I suppose any system could work if we had Jesus Christ himself in charge of all economic distribution. But as we read in the gospels, Jesus rejected that responsibility.

A just and free society cannot decide the question of economic distribution based on the concept of deserving. Instead, I suggest that society be built on the concept of grace, which is the radical notion that we  do not get anything from merit, but from the freedom of giving. As Jesus says in the parable of the laborers in the vineyard, "Am I not allowed to do what I choose with what belongs to me? Or do you begrudge my generosity?"

For the present I'm going to hedge the question of property rights and how they should be defined. Suffice it to say, without any concept of property (implicit or explicit), members of a society have no way to understand gift. If I cannot own anything, then I cannot give or receive anything. Ownership is not the ultimate value in a society, but it is a necessary feature.

(Note well that I have concentrated on gift and have not even mentioned exchange. Gift is always prior to exchange, since if we had never been given anything (at the very least our own lives) we would have nothing to exchange. About exchange free market economists have many things to say, but perhaps it bears repeating that a free society is based on more than economics!)

Once we accept this principle of grace, there remains a lot of work to be done concerning the nature of property rights and defining the limitations of government. However, my concern is that most people do not seem to accept this principle, because the principle of deserving is so much more intuitive. Surely no one deserves to have "so much money"--a hundred thousand dollars? a million dollars? a billion dollars?--and surely the poor deserve something from those who have more than they need. So might a liberal say. On the other hand, surely people deserve to keep the money they make, and surely lazy people don't deserve anything from those of us who work hard. So might a conservative say. I don't say either one of these things, because I know that none of us--not even the best of us--really deserve anything. I don't say that people shouldn't be praised for their accomplishments; but even this praise is a gift, freely given by those who rightly enjoy seeing good things accomplished in the world.

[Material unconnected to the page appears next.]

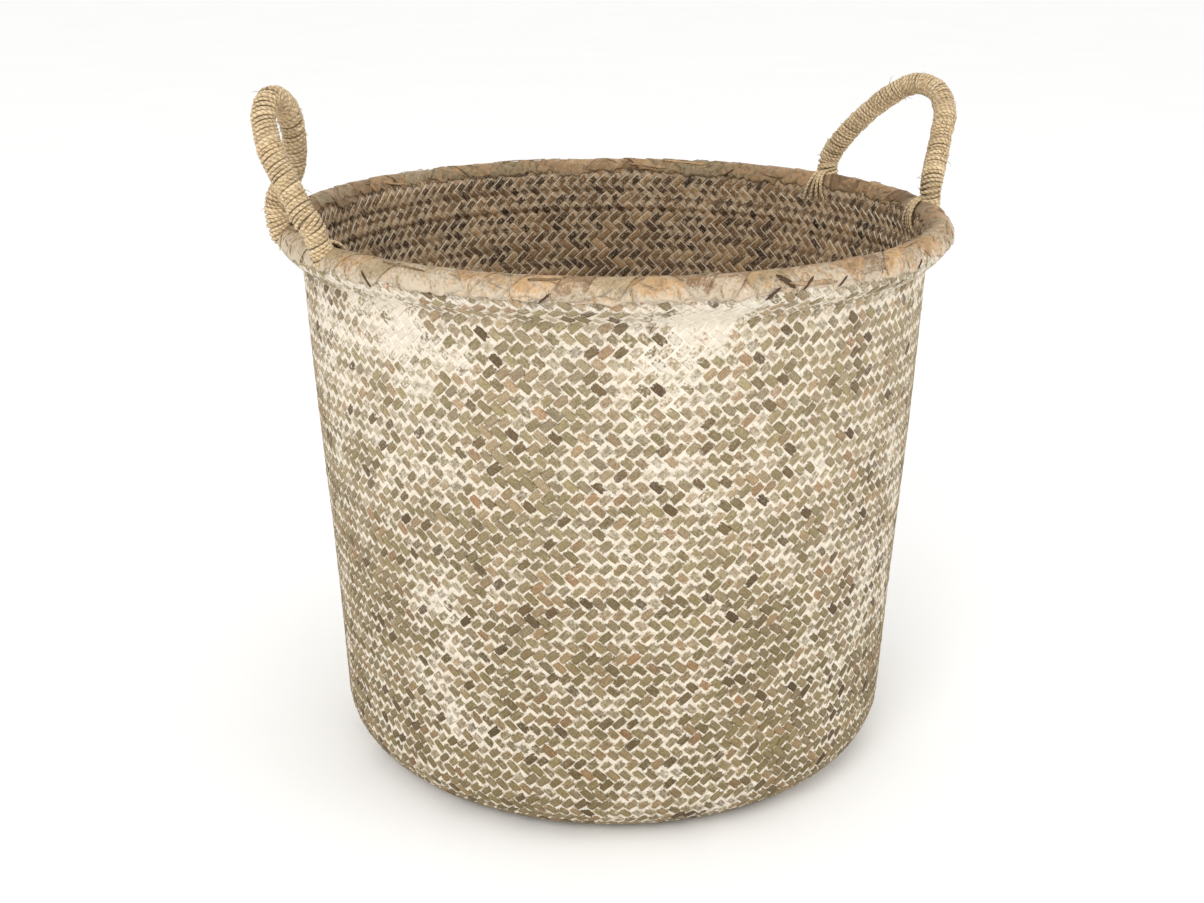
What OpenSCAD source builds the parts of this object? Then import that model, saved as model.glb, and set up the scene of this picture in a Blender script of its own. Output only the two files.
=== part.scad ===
// Tapered round storage basket of plaited seagrass with two twine-wrapped rope handles.
// The origin is the centre of the base on the floor, +Z is up, and the handles face +X and -X.
// All lengths are in millimetres and all angles in degrees.

/* [Basket] */
// Height of the rim's crest above the floor
basket_h = 338; // [320:1:360]
// Diameter of the wall's outside where the folded hem begins
wall_top_d = 377; // [370:0.5:378]
// Diameter that the wall's outside would reach at the floor
wall_floor_d = 346; // [330:1:360]
// Radius of the rounded edge between wall and base
edge_r = 35; // [20:1:45]
// Thickness of the two crossed layers of seagrass
weave_t = 3; // [2:0.5:3.5]

/* [Rim] */
// Diameter of the rim's crest
crest_d = 388; // [386:1:390]
// Width of the rolled rim, across its section
roll_w = 18; // [17:0.5:19]
// Height of the rolled rim's section
roll_h = 24; // [22:1:26]
// Thickness of the leaf band that covers the rim
band_t = 1.7; // [1.2:0.1:1.8]
// Diameter of the grass bundle inside the rim
core_d = 12.4; // [10:0.2:12.4]
// Depth of the folded hem below the leaf band
hem_h = 16; // [14:1:20]
// Number of stitches around the rim, before those under the handles' feet are left out
stitch_count = 60; // [24:4:90]

/* [Rope handles] */
// Diameter of a handle with its twine
rope_d = 14; // [12:0.5:14]
// Diameter of the rope inside the twine
rope_core_d = 9.2; // [7:0.2:10]
// Diameter of the twine
twine_d = 2.2; // [1.6:0.2:2.4]
// Height of the fold line at the handles' feet above the crest
hinge_rise = 9.5; // [9.5:0.5:12]

/* [Right handle] */
// Direction that the right handle faces
right_azimuth = 0; // [-5:1:5]
// Distance of the line through its feet from the basket's axis
right_foot_line = 188; // [184:1:190]
// Half of the distance between its feet
right_half_span = 60; // [56:1:64]

/* [Left handle] */
// Direction that the left handle faces
left_azimuth = 183; // [175:1:190]
// Distance of the line through its feet from the basket's axis
left_foot_line = 199; // [190:1:200]
// Half of the distance between its feet
left_half_span = 35; // [33:1:45]

/* [Hidden] */

// Rim levels, from the crest down
roll_centre_z = basket_h - roll_h / 2;
band_low_z = roll_centre_z + 1;
wall_top_z = roll_centre_z - 5;
hem_low_z = band_low_z - hem_h;
core_z = roll_centre_z + 2.5;
crest_r = crest_d / 2;
roll_out_r = crest_r + roll_w / 2;

// Wall and rounded edge
taper = atan((wall_top_d - wall_floor_d) / 2 / hem_low_z);
function wall_r(z) = wall_floor_d / 2 + z * tan(taper);
edge_centre_r = wall_r(edge_r) - edge_r / cos(taper);

// Rope, twine and the gaps between them
rope_r = rope_d / 2;
twine_r = twine_d / 2;
hinge_z = basket_h + hinge_rise;
foot_gap = 0.5;
foot_top_z = hinge_z - rope_r - foot_gap;
foot_low_z = band_low_z + foot_gap;
foot_seat_gap = 0.2;
wrap_gap = 0.4;
rope_sides = 16;
arch_steps = 36;
look = 0.01;
end_steps = 4;

// A handle's first foot is at its route's start, and its second foot at the end
first = 1;
second = -1;

// Lashing strands, each from a foot down the rim's inner side to the wall
strand_count = 3;
strand_spread = 3;
strand_top_r = crest_r - 5.2;
strand_top_z = basket_h + 0.3;
strand_bend_z = roll_centre_z + 7;
strand_low_z = wall_top_z - 10;
strand_gap = 0.7;
knuckle_extra = 0.1;

// Stitches across the lower edge of the leaf band
stitch_r = 0.8;
stitch_h = 8;
stitch_drop = 3;
stitch_slant = 0.8;
stitch_clear = 3.5;

// Points of an arc or of an ellipse around a centre, from one angle to another
function ellipse_arc(centre, radii, from, to, steps) =
    [for (i = [0:steps])
        let (a = from + (to - from) * i / steps)
        centre + [radii.x * cos(a), radii.y * sin(a)]];

// Outline of the woven shell at a depth below its outer face
function shell_line(depth) = concat(
    ellipse_arc([edge_centre_r, edge_r], [edge_r - depth, edge_r - depth], -90, -taper, 10),
    [[wall_r(wall_top_z) - depth / cos(taper), wall_top_z]]);

function reversed(list) = [for (i = [len(list) - 1:-1:0]) list[i]];

// Arches between the feet, by hand: outwards from the feet's line, along it, and up
right_bends = [
    [3, 51, 13.5], [11, 38, 30], [20, 22, 45], [28, 4, 54.5], [32, -15, 51.5],
    [28, -30, 40.5], [18, -42, 29], [7, -53, 12.5]
];
left_bends = [
    [4, 32.5, 7], [8.3, 26, 19.6], [16, 17, 38], [17.5, 9, 53], [14.7, 4, 61], [8.2, -2, 65.5],
    [-1, -8, 62], [-6.6, -13, 52], [-10, -20, 34], [-6.7, -25, 21], [-1, -32, 7.5]
];

// A handle is [azimuth, foot line, half span, route], and its route runs from foot to foot
function route(half_span, bends) = concat([[0, half_span, 0]], bends, [[0, -half_span, 0]]);
right_arch = [right_azimuth, right_foot_line, right_half_span, route(right_half_span, right_bends)];
left_arch = [left_azimuth, left_foot_line, left_half_span, route(left_half_span, left_bends)];

// A place given outwards from the foot line, along it and up from the fold, turned to its handle
function placed(arch, p) =
    let (out = arch[1] + p.x)
    [out * cos(arch[0]) - p.y * sin(arch[0]),
     out * sin(arch[0]) + p.y * cos(arch[0]),
     hinge_z + p.z];

// Direction of a foot from the basket's axis, and the angle between two directions
function foot_direction(arch, side) = arch[0] + side * atan(arch[2] / arch[1]);
function angle_between(a, b) = abs(((a - b) % 360 + 540) % 360 - 180);
foot_directions = [for (arch = [right_arch, left_arch], side = [first, second]) foot_direction(arch, side)];

// A smooth curve through the route's points, at i whole points and a fraction along it
function route_point(r, i, f) =
    let (last = len(r) - 1,
         a = r[max(i - 1, 0)], b = r[i], c = r[min(i + 1, last)], d = r[min(i + 2, last)])
    b + (c - a) * f / 2 + (2 * a - 5 * b + 4 * c - d) * pow(f, 2) / 2
      + (3 * b - a - 3 * c + d) * pow(f, 3) / 2;

// The arch's middle line: s runs from 0 at the first foot to 1 at the second
function arch_point(arch, s) =
    let (r = arch[3], at = min(max(s, 0), 0.9999) * (len(r) - 1), i = floor(at))
    placed(arch, route_point(r, i, at - i));

function unit(v) = v / norm(v);
function arch_direction(arch, s) =
    unit(arch_point(arch, s + look) - arch_point(arch, s - look));

// A circle of points across the direction d, with its first point towards the ropes' inside
function ring(centre, d, r) =
    let (side = unit(cross(d, [centre.y, -centre.x, 0])), top = cross(side, d))
    [for (k = [0:rope_sides - 1])
        let (a = 360 * k / rope_sides)
        centre + r * (cos(a) * side + sin(a) * top)];

// Rings along the whole arch
function arch_rings(arch, r) =
    [for (i = [0:arch_steps])
        let (s = i / arch_steps)
        ring(arch_point(arch, s), arch_direction(arch, s), r)];

// Rings of the rounded end at a foot: way is -1 before the arch and 1 after it
function end_rings(arch, s, r, way) =
    [for (i = [1:end_steps])
        let (a = 85 * i / end_steps, d = arch_direction(arch, s))
        ring(arch_point(arch, s) + way * d * r * sin(a), d, r * cos(a))];

function ring_faces(count) =
    [for (i = [0:count - 2], k = [0:rope_sides - 1])
        let (n = (k + 1) % rope_sides, a = i * rope_sides, b = a + rope_sides)
        each [[a + k, b + k, b + n], [a + k, b + n, a + n]]];

// Solid rope with two rounded ends
module rope_solid(arch, r) {
    rings = concat(reversed(end_rings(arch, 0, r, -1)), arch_rings(arch, r),
                   end_rings(arch, 1, r, 1));
    last = (len(rings) - 1) * rope_sides;
    polyhedron(
        points = [for (one = rings) each one],
        faces = concat(
            ring_faces(len(rings)),
            [[for (k = [0:rope_sides - 1]) k]],
            [[for (k = [rope_sides - 1:-1:0]) last + k]]));
}

// Sleeve around the rope: out along the outer skin, back along the inner one
module rope_sleeve(arch, outer, inner) {
    rings = concat(arch_rings(arch, outer), reversed(arch_rings(arch, inner)));
    count = len(rings);
    last = (count - 1) * rope_sides;
    polyhedron(
        points = [for (one = rings) each one],
        faces = concat(
            ring_faces(count),
            [for (k = [0:rope_sides - 1])
                let (n = (k + 1) % rope_sides)
                each [[last + k, k, n], [last + k, n, last + n]]]));
}

// Everything inside the rim's rolled outline, and a little more
module rim_roll(extra) {
    rotate_extrude($fn = 120)
        polygon(ellipse_arc([crest_r, roll_centre_z], [roll_w, roll_h] / 2 + [extra, extra], 0, 350, 35));
}

// Rope end that sits on the rim like a saddle
module foot(arch, side) {
    at = placed(arch, [0, side * arch[2], foot_low_z - hinge_z]);
    color("tan")
        difference() {
            translate(at) cylinder(h = foot_top_z - foot_low_z, r = rope_r, $fn = 40);
            rim_roll(foot_seat_gap);
        }
}

// One piece of twine between two points
module twine(from, to, r) {
    d = to - from;
    translate(from)
        rotate([0, acos(d.z / norm(d)), atan2(d.y, d.x)])
            cylinder(h = norm(d), r = r, $fn = 16);
}

// Strands that fan out from a foot and go into the wall below the rim
module lashing(arch, side) {
    foot_angle = foot_direction(arch, side);
    bend_r = crest_r - roll_w / 2 - twine_r - strand_gap;
    low_r = wall_r(strand_low_z) - weave_t / cos(taper) - twine_r;
    color("burlywood")
        for (i = [0:strand_count - 1]) {
            fan = i - (strand_count - 1) / 2;
            top = foot_angle + fan * 0.8;
            low = foot_angle + fan * strand_spread;
            middle = (top + low) / 2;
            bend = [bend_r * cos(middle), bend_r * sin(middle), strand_bend_z];
            twine([strand_top_r * cos(top), strand_top_r * sin(top), strand_top_z], bend, twine_r);
            translate(bend) sphere(r = twine_r + knuckle_extra, $fn = 16);
            twine(bend, [low_r * cos(low), low_r * sin(low), strand_low_z], twine_r);
        }
}

module woven_base() {
    color("darkkhaki") cylinder(h = weave_t, r = edge_centre_r, $fn = 120);
}

module woven_wall() {
    color("khaki")
        rotate_extrude($fn = 120)
            polygon(concat(shell_line(0), reversed(shell_line(weave_t))));
}

// Top edge of the weave, folded outwards and down under the grass bundle
module folded_hem() {
    color("palegoldenrod")
        rotate_extrude($fn = 120)
            difference() {
                polygon([
                    [wall_r(hem_low_z), hem_low_z],
                    [roll_out_r - 9, hem_low_z + 4.8],
                    [roll_out_r - 3.5, hem_low_z + 9],
                    [roll_out_r - 0.6, hem_low_z + 13],
                    [roll_out_r, band_low_z],
                    [roll_out_r - band_t, band_low_z],
                    [wall_r(wall_top_z), wall_top_z]]);
                translate([crest_r + 0.5, core_z]) circle(d = core_d, $fn = 48);
            }
}

module rim_core() {
    color("olivedrab")
        rotate_extrude($fn = 120)
            translate([crest_r + 0.5, core_z]) circle(d = core_d, $fn = 48);
}

module rim_band() {
    centre = [crest_r, roll_centre_z];
    radii = [roll_w, roll_h] / 2;
    inner = radii - [band_t, band_t];
    outer_start = asin((band_low_z - roll_centre_z) / radii.y);
    inner_start = asin((band_low_z - roll_centre_z) / inner.y);
    outer_end = 180 + asin((roll_centre_z - wall_top_z) / radii.y);
    inner_end = 180 + asin((roll_centre_z - wall_top_z) / inner.y);
    color("peru")
        rotate_extrude($fn = 120)
            polygon(concat(
                ellipse_arc(centre, radii, outer_start, outer_end, 24),
                ellipse_arc(centre, inner, inner_end, inner_start, 24)));
}

module rim_stitches() {
    r = roll_out_r + stitch_r + 0.1;
    low_z = band_low_z - stitch_drop;
    color("saddlebrown")
        for (i = [0:stitch_count - 1]) {
            a = 360 * i / stitch_count;
            b = a + stitch_slant;
            if (min([for (f = foot_directions) angle_between(a, f)]) > stitch_clear)
                twine([r * cos(a), r * sin(a), low_z],
                      [r * cos(b), r * sin(b), low_z + stitch_h], stitch_r);
        }
}

module right_rope_core() { color("sienna") rope_solid(right_arch, rope_core_d / 2); }
module right_twine_wrap() { color("goldenrod") rope_sleeve(right_arch, rope_r, rope_core_d / 2 + wrap_gap); }
module left_rope_core() { color("sienna") rope_solid(left_arch, rope_core_d / 2); }
module left_twine_wrap() { color("goldenrod") rope_sleeve(left_arch, rope_r, rope_core_d / 2 + wrap_gap); }

woven_base();
woven_wall();
folded_hem();
rim_core();
rim_band();
rim_stitches();
right_rope_core();
right_twine_wrap();
left_rope_core();
left_twine_wrap();
foot(right_arch, first);  // right_back_foot
foot(right_arch, second);  // right_front_foot
foot(left_arch, second);  // left_back_foot
foot(left_arch, first);  // left_front_foot
lashing(right_arch, first);  // right_back_lashing
lashing(right_arch, second);  // right_front_lashing
lashing(left_arch, second);  // left_back_lashing
lashing(left_arch, first);  // left_front_lashing
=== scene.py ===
"""A whitewashed, plaited seagrass basket with a leaf-bound rim and two twine-wrapped rope handles."""
import math

import bpy
import numpy as np
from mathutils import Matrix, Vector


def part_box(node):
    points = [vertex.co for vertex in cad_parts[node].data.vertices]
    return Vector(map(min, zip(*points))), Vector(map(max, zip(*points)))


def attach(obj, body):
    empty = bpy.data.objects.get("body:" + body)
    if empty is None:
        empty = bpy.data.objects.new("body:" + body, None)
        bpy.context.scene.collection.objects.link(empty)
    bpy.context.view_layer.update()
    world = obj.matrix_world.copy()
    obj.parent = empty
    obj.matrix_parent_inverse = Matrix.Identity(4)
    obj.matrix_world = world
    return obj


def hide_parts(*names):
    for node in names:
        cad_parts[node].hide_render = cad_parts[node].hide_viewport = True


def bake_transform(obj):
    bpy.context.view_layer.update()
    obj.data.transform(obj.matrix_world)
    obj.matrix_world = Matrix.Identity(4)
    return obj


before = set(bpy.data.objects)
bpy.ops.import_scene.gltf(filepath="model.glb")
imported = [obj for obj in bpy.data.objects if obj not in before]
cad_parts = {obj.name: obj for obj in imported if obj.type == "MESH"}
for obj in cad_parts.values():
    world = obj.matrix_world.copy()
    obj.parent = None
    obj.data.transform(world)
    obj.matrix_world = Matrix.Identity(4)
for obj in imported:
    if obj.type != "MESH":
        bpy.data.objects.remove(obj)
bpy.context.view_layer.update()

# Lengths below are in millimetres. Radii are measured from the basket's axis.
MM = 0.001
rng = np.random.default_rng(20)


def box_mm(node):
    """Lowest and highest corner of a CAD node, in millimetres."""
    low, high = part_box(node)
    return np.array(low) / MM, np.array(high) / MM


# ---------------------------------------------------------------- sizes

wall_box = box_mm("woven_wall")
hem_box = box_mm("folded_hem")
band_box = box_mm("rim_band")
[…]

Yet in spite of our undeserving (or, more properly, in spite of the fact that "deserving" isn't the right category to be applied), we do have an abundance of good things. Should we reject them just because we do not deserve them? On the contrary, the best way to appreciate a good gift is to enjoy it, and to give to others as a response. But when you convince people that everything is a matter of deserving, it is remarkable how stingy they become. Or do you call it generosity when a man gives everything he has at gunpoint? Only a free society can foster true generosity.

On first examination, it looked as if grace and freedom were somehow opposed. It turns out quite the opposite: the one cannot exist without the other.